И все-таки Москва переборола Петербург. Григорьев не полюбил столицу, она осталась ему чужда. Перед расставанием сочинил полное проклятий стихотворение «Прощание с Петербургом»:
Прощай, холодный и бесстрастный,
Великолепный град рабов,
Казарм, борделей и дворцов,
С твоею ночью гнойно-ясной,
С твоей холодностью ужасной
К ударам палок и кнутов,
С твоею подлой царской службой…
и т. д.
В начале 1847 года Григорьев вернулся в Москву, в отчий дом. Три года назад был побег из родительского дома в туманный во всех смыслах Петербург, а теперь, наоборот, совершался побег в Москву.

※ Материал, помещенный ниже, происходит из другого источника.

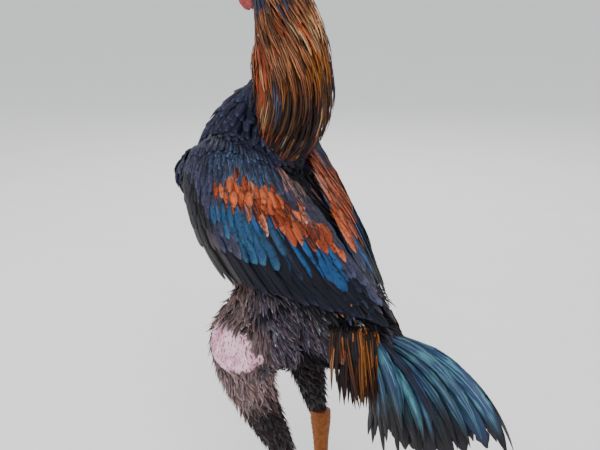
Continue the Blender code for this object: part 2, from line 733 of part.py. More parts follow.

В первые месяцы новой московской жизни Григорьев возобновил старые знакомства. Стал посещать М.П. Погодина, завязывая журнальные дела по «Москвитянину». Неизвестно, бывал ли у Н.И. Крылова, жизнь которого в 1846—1847 годах приобрела скандальную известность. Талантливый профессор не отличался, видимо, прочной нравственностью. Ходили слухи о его взятках со студентов. Но уже въявь, совсем не по слухам, произошла история, всколыхнувшая Москву и Петербург. В сентябре 1846 года от него, от мужа, ушла красавица-жена, Любовь Федоровна. Подобное явление в тогдашней России было совершенно исключительным. Жены терпели и пьянство мужей, и даже побои. Любовь Федоровна не стерпела, ушла и открыто объявила, что муж поднимал на нее руку. Три ведущих профессора Московского университета — Т.Н. Грановский, К.Д. Кавелин, П.Г. Редкин — и брат потерпевшей Е.Ф. Корш, редактор газеты «Московские ведомости», издававшейся при университете, обратились к попечителю графу С.Г. Строганову с резким требованием уволить опозорившегося коллегу, иначе они сами уйдут из университета.